3.) Get technical. Ask technical questions. Document it! The Marketo product docs are good, the MU learning paths that are now public are good, but you will get stumped on technical things. We had many gotcha moments with technical things like - MSI isn't easily customizable but it can me, that CRM activities from Admin only sync 1 per day per type, API help, etc. If you don't have a technical resource on your team that has time and is dedicated to this implementation and knowledge  sharing - it could be tough.

4.) Celebrate Success. Let them extended team know when you are succeeding and not just with numbers. This could be numbers which are always great but maybe it's also that you've launched a Center of Excellence and that alone saves 20% of time for Marketing Practitioners. Don't overdo it but make sure to share your success no matter how small.

5.) Understand your MarTech (current and 3yr plan) to see what launchpoint partners you already work with and who you might have to work with to change with you.

6.) Get ready to get flooded with requests for access. We only had a certain amount of licenses. So, learn how you want to manage your instance. Do you have a distributed team? Are you a team of generalists? I'd read this Championship Program (Champion Program: Scaling MOPS and Marketo Team... | Marketo Marketing Nation Community ).

7.) Don't try to make Marketo into what it is not. Sounds basic but we had so many people internally that wanted these fancy dashboards and they wanted to turn Marketo into a BI platform. That was not what we purchased it for but getting our team to understand that and accept what Marketo was great for and what we had to still build out was a little rough.

I have so many more but they seem rather nit picky so I'll pass on them.

Kristy

Nicholas_Hajdin
Level 7 - Champion Alumni

Re: Common Implementation Pitfalls

Thanks for sharing, Kristy. I completely agree that establishing governance and having early-on conversations is imperative to a successful implementation. I'm on the agency side and we make sure to pass over client pre-work to get the conversations started early in the process to create alignment with all stakeholders. We also create an implementation workbook to document the entire process for change management and easy reference.

The main purpose of this thread is to help others identify any missed opportunities or challenges so they can be addressed early on. Your response is spot on and valuable to those who will be working to implement new instances.

Thank you!

Natalie_Kremer
Level 5 - Champion Alumni

Re: Common Implementation Pitfalls

The biggest suggestion I have is documentation! Most of our team wasn't around when our Marketo instance was initially set-up and there wasn't a lot of documentation prepared initially. I would encourage anyone setting up a new instance to be sure to document processes around structure, set-up, integrations, etc. so that when there is team turnover, that information lives on and isn't lost forever.

Keith_Nyberg2
Level 9 - Champion Alumni

Re: Common Implementation Pitfalls

Hey Nick,

I'd really recommend a solid "!Entry Point" strategy. That is a single (yes, only 1) campaign in your instance the uses the "Person was Created" trigger and daisy chaining all of your data management and program triggers off of that entry point. Having this makes troubleshooting issues related to the time certain data is populated and when syncs, webhooks, and alerts go when records are created much easier to manage (as campaigns are all tied to a parent campaign for creation and being requested when ready as opposed to all firing simultaneously (and when needed data potentially isn't available).
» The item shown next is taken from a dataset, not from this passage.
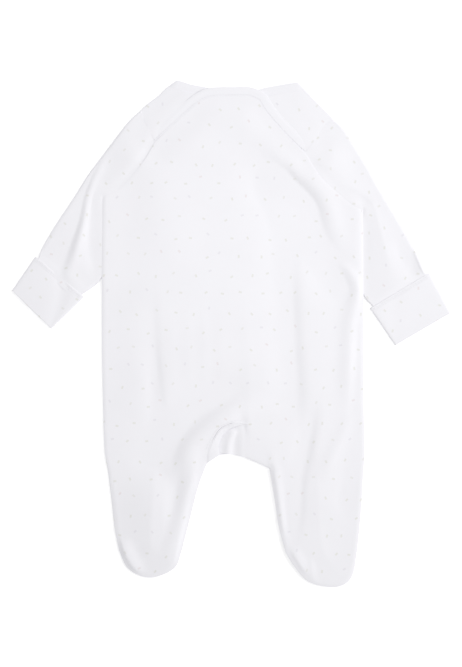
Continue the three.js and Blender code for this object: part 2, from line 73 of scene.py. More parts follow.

Also a solid folder structure is the foundation for users being successful in your instance long term. Spending alot of time here is worthwhile in my experience.

Sincerely,

Keith Nyberg

Nicholas_Hajdin
Level 7 - Champion Alumni

Re: Common Implementation Pitfalls

Hi Keith,

Thanks for the reply. I like the idea of an "!Entry Point" strategy. Having all entries tied to a parent campaign for troubleshooting will certainly be a time saver.

I completely agree with having a solid folder structure and naming conventions. We find this helps with making reporting data easy to search/sort, and enables the capability to use program prefixes as part of a triggered campaign strategy. We use a "!Universal" Folder to house everything in the instance to utilize universal tokens such as copyright year, company logo, brand colors, etc. We also create a Center of Excellence folder to setup programs with pre-fabricated templates. An Operational folder also is great for housing anything that applies to the whole instance but doesn't necessarily acquire leads, such as bounce management, lead scoring, interesting moments, MQL alerts, and other data management programs.